** Start **

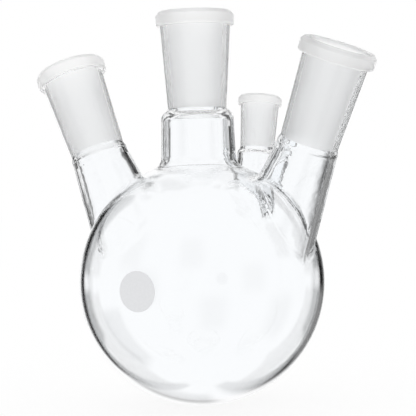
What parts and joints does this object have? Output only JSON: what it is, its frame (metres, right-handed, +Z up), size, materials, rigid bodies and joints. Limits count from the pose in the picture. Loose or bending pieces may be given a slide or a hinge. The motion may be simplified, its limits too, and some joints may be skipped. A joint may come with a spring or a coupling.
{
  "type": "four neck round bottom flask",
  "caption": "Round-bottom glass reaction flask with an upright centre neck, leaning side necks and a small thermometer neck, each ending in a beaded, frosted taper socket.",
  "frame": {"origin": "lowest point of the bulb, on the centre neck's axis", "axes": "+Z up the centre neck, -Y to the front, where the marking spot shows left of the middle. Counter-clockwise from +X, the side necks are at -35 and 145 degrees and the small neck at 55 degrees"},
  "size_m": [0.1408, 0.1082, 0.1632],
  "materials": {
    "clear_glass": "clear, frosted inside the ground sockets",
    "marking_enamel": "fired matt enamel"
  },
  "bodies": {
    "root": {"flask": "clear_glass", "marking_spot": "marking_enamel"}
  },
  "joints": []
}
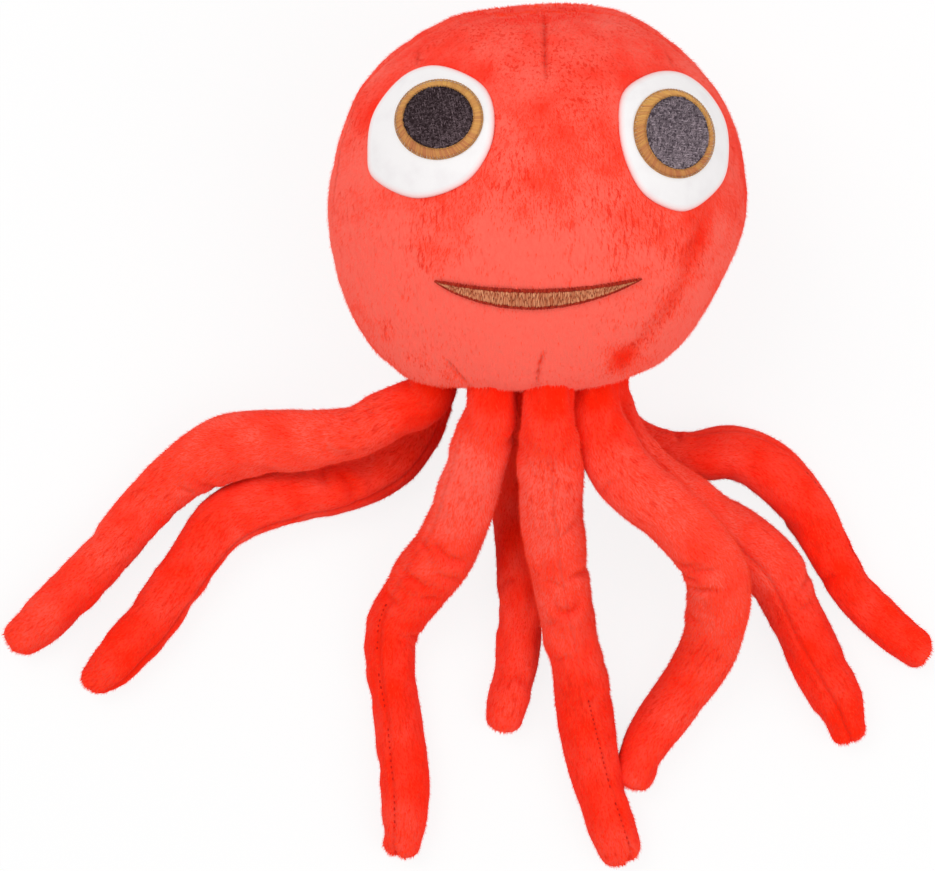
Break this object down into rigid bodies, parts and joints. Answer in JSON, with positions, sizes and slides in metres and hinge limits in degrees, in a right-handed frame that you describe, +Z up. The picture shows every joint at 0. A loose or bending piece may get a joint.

** End **

What is expected
Return every line exactly.

Output
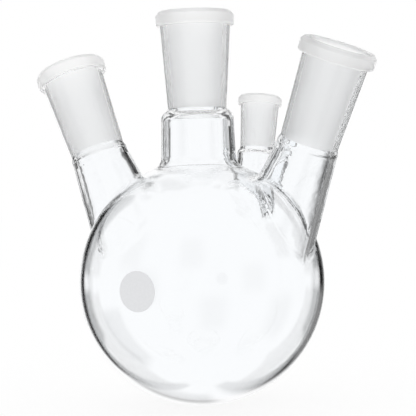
What parts and joints does this object have? Output only JSON: what it is, its frame (metres, right-handed, +Z up), size, materials, rigid bodies and joints. Limits count from the pose in the picture. Loose or bending pieces may be given a slide or a hinge. The motion may be simplified, its limits too, and some joints may be skipped. A joint may come with a spring or a coupling.
{
  "type": "four neck round bottom flask",
  "caption": "Round-bottom glass reaction flask with an upright centre neck, leaning side necks and a small thermometer neck, each ending in a beaded, frosted taper socket.",
  "frame": {"origin": "lowest point of the bulb, on the centre neck's axis", "axes": "+Z up the centre neck, -Y to the front, where the marking spot shows left of the middle. Counter-clockwise from +X, the side necks are at -35 and 145 degrees and the small neck at 55 degrees"},
  "size_m": [0.1408, 0.1082, 0.1632],
  "materials": {
    "clear_glass": "clear, frosted inside the ground sockets",
    "marking_enamel": "fired matt enamel"
  },
  "bodies": {
    "root": {"flask": "clear_glass", "marking_spot": "marking_enamel"}
  },
  "joints": []
}
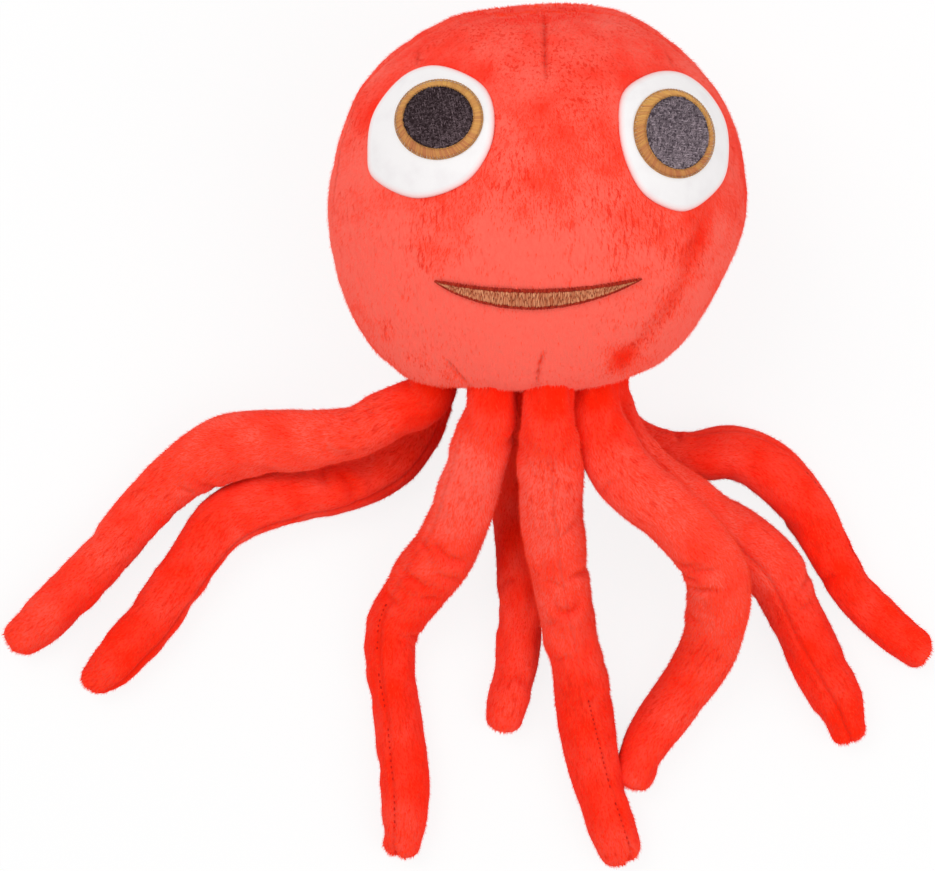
Break this object down into rigid bodies, parts and joints. Answer in JSON, with positions, sizes and slides in metres and hinge limits in degrees, in a right-handed frame that you describe, +Z up. The picture shows every joint at 0. A loose or bending piece may get a joint.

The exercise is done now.